Set task:
Repeat, without any change, the entries presented below.

(Records from a data source)
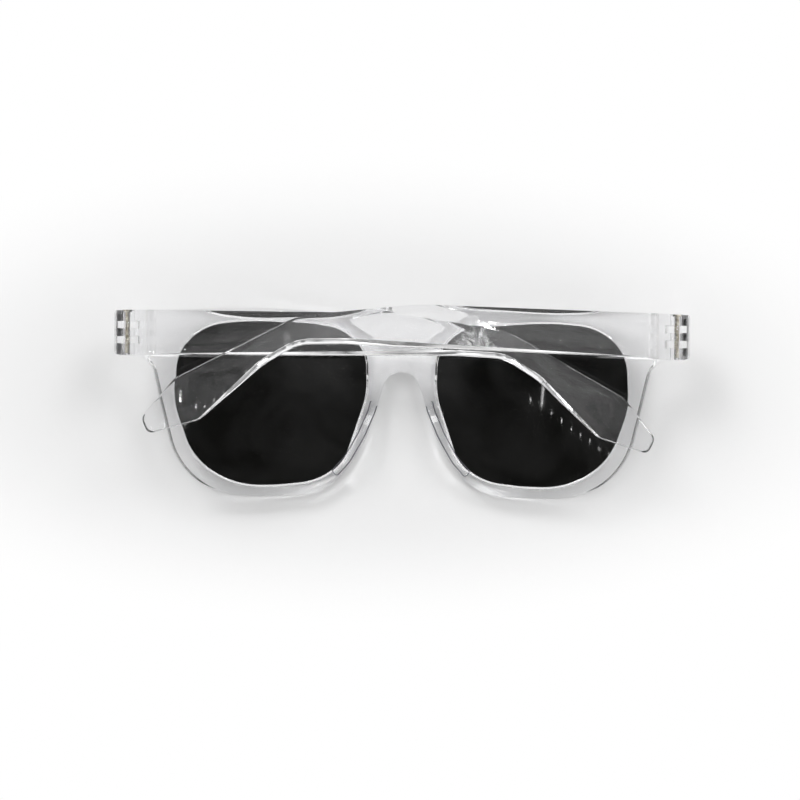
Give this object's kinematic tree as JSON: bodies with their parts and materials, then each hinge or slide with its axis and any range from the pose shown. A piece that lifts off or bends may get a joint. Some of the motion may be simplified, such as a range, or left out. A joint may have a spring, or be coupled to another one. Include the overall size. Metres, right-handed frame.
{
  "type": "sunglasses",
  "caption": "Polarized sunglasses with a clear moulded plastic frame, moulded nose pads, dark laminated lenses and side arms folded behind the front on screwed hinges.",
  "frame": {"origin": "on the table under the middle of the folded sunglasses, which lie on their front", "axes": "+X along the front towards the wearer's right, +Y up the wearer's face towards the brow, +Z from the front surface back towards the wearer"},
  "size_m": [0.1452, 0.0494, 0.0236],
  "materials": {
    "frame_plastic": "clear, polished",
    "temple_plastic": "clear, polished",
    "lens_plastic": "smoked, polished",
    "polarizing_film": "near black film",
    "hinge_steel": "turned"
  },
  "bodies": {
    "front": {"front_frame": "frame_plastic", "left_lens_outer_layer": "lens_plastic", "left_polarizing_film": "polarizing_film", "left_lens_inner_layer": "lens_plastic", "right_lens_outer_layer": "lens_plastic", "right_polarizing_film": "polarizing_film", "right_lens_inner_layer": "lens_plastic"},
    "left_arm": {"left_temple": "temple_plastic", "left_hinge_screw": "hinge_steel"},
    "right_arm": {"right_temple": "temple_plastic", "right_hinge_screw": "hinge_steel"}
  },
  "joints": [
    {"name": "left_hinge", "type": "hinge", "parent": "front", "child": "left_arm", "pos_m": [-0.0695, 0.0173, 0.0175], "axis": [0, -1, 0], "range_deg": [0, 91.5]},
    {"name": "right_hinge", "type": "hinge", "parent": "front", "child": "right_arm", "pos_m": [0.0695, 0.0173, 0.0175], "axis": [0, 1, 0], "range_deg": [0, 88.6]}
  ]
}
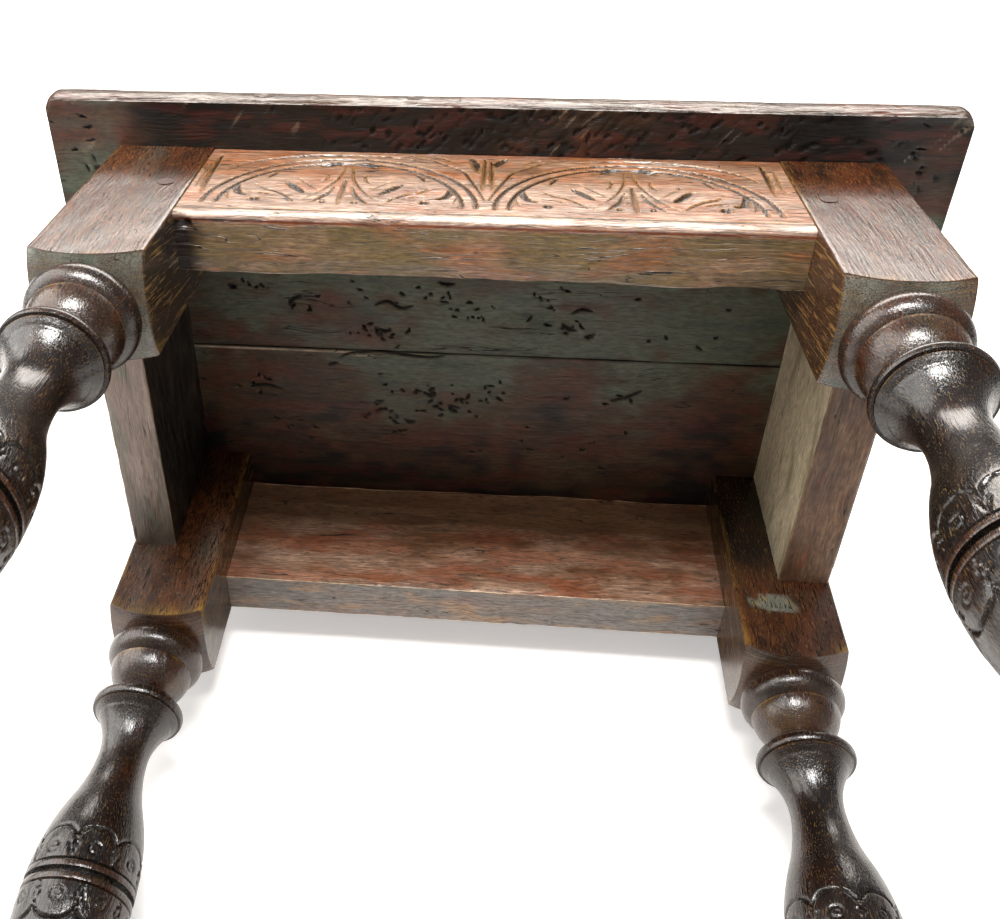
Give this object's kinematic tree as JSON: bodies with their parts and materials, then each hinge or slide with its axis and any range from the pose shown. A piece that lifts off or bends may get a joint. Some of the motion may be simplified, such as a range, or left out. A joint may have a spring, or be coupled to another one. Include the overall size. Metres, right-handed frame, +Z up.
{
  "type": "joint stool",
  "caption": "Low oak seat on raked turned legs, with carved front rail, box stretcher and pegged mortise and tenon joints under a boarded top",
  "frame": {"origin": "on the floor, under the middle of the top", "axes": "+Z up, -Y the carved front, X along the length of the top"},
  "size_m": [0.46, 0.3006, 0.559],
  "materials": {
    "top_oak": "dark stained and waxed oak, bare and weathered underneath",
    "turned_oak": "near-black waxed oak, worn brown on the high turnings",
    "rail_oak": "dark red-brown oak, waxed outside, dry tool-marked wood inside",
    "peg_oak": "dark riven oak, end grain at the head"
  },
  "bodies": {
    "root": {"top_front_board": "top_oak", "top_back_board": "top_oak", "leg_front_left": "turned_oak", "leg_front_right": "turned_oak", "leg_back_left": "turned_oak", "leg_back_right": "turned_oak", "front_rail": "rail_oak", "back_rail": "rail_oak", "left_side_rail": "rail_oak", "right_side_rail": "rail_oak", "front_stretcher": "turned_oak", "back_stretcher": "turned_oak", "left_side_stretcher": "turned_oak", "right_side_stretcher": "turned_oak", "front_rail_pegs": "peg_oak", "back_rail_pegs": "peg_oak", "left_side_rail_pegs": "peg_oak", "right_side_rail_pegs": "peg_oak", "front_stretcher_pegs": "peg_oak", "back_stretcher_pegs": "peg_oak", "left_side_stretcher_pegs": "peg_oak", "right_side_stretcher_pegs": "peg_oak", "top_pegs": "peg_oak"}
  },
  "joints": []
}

Correct response:
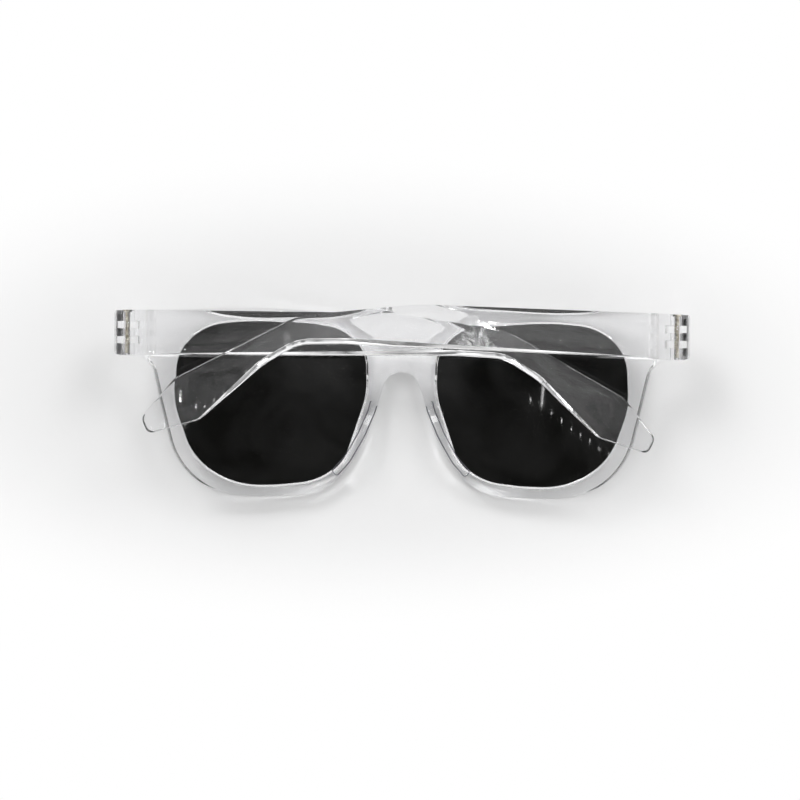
Give this object's kinematic tree as JSON: bodies with their parts and materials, then each hinge or slide with its axis and any range from the pose shown. A piece that lifts off or bends may get a joint. Some of the motion may be simplified, such as a range, or left out. A joint may have a spring, or be coupled to another one. Include the overall size. Metres, right-handed frame.
{
  "type": "sunglasses",
  "caption": "Polarized sunglasses with a clear moulded plastic frame, moulded nose pads, dark laminated lenses and side arms folded behind the front on screwed hinges.",
  "frame": {"origin": "on the table under the middle of the folded sunglasses, which lie on their front", "axes": "+X along the front towards the wearer's right, +Y up the wearer's face towards the brow, +Z from the front surface back towards the wearer"},
  "size_m": [0.1452, 0.0494, 0.0236],
  "materials": {
    "frame_plastic": "clear, polished",
    "temple_plastic": "clear, polished",
    "lens_plastic": "smoked, polished",
    "polarizing_film": "near black film",
    "hinge_steel": "turned"
  },
  "bodies": {
    "front": {"front_frame": "frame_plastic", "left_lens_outer_layer": "lens_plastic", "left_polarizing_film": "polarizing_film", "left_lens_inner_layer": "lens_plastic", "right_lens_outer_layer": "lens_plastic", "right_polarizing_film": "polarizing_film", "right_lens_inner_layer": "lens_plastic"},
    "left_arm": {"left_temple": "temple_plastic", "left_hinge_screw": "hinge_steel"},
    "right_arm": {"right_temple": "temple_plastic", "right_hinge_screw": "hinge_steel"}
  },
  "joints": [
    {"name": "left_hinge", "type": "hinge", "parent": "front", "child": "left_arm", "pos_m": [-0.0695, 0.0173, 0.0175], "axis": [0, -1, 0], "range_deg": [0, 91.5]},
    {"name": "right_hinge", "type": "hinge", "parent": "front", "child": "right_arm", "pos_m": [0.0695, 0.0173, 0.0175], "axis": [0, 1, 0], "range_deg": [0, 88.6]}
  ]
}
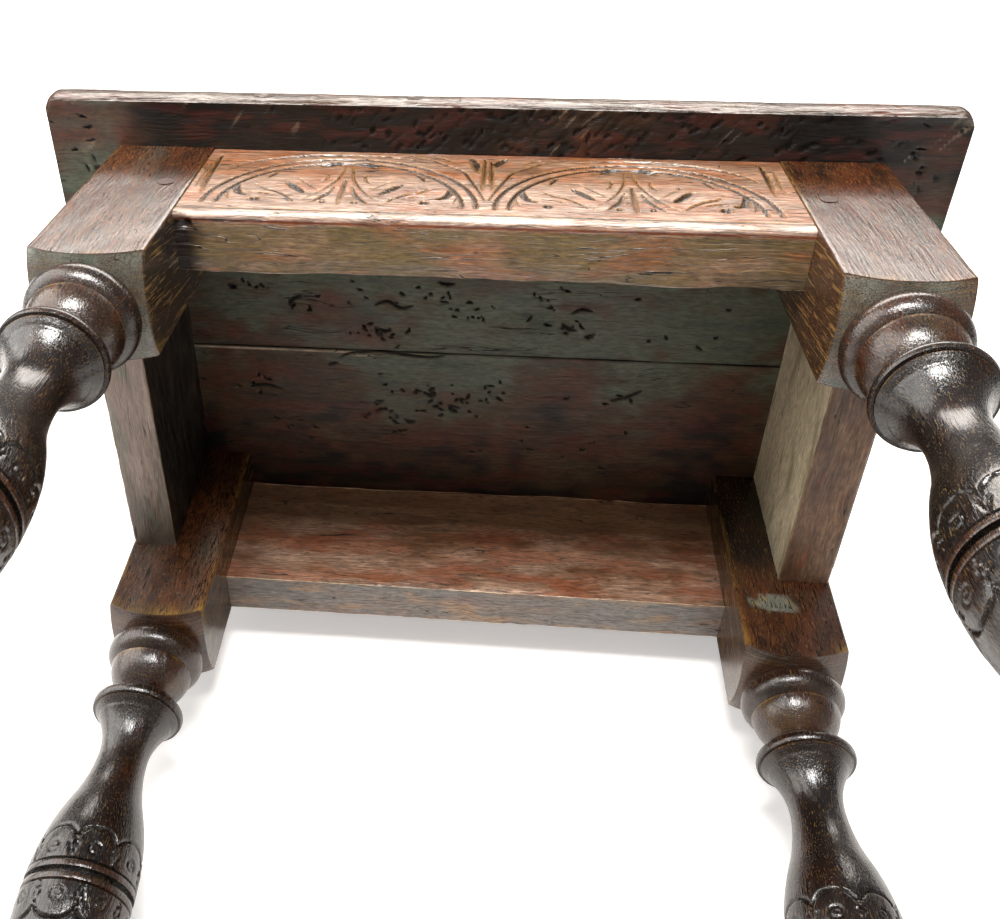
Give this object's kinematic tree as JSON: bodies with their parts and materials, then each hinge or slide with its axis and any range from the pose shown. A piece that lifts off or bends may get a joint. Some of the motion may be simplified, such as a range, or left out. A joint may have a spring, or be coupled to another one. Include the overall size. Metres, right-handed frame, +Z up.
{
  "type": "joint stool",
  "caption": "Low oak seat on raked turned legs, with carved front rail, box stretcher and pegged mortise and tenon joints under a boarded top",
  "frame": {"origin": "on the floor, under the middle of the top", "axes": "+Z up, -Y the carved front, X along the length of the top"},
  "size_m": [0.46, 0.3006, 0.559],
  "materials": {
    "top_oak": "dark stained and waxed oak, bare and weathered underneath",
    "turned_oak": "near-black waxed oak, worn brown on the high turnings",
    "rail_oak": "dark red-brown oak, waxed outside, dry tool-marked wood inside",
    "peg_oak": "dark riven oak, end grain at the head"
  },
  "bodies": {
    "root": {"top_front_board": "top_oak", "top_back_board": "top_oak", "leg_front_left": "turned_oak", "leg_front_right": "turned_oak", "leg_back_left": "turned_oak", "leg_back_right": "turned_oak", "front_rail": "rail_oak", "back_rail": "rail_oak", "left_side_rail": "rail_oak", "right_side_rail": "rail_oak", "front_stretcher": "turned_oak", "back_stretcher": "turned_oak", "left_side_stretcher": "turned_oak", "right_side_stretcher": "turned_oak", "front_rail_pegs": "peg_oak", "back_rail_pegs": "peg_oak", "left_side_rail_pegs": "peg_oak", "right_side_rail_pegs": "peg_oak", "front_stretcher_pegs": "peg_oak", "back_stretcher_pegs": "peg_oak", "left_side_stretcher_pegs": "peg_oak", "right_side_stretcher_pegs": "peg_oak", "top_pegs": "peg_oak"}
  },
  "joints": []
}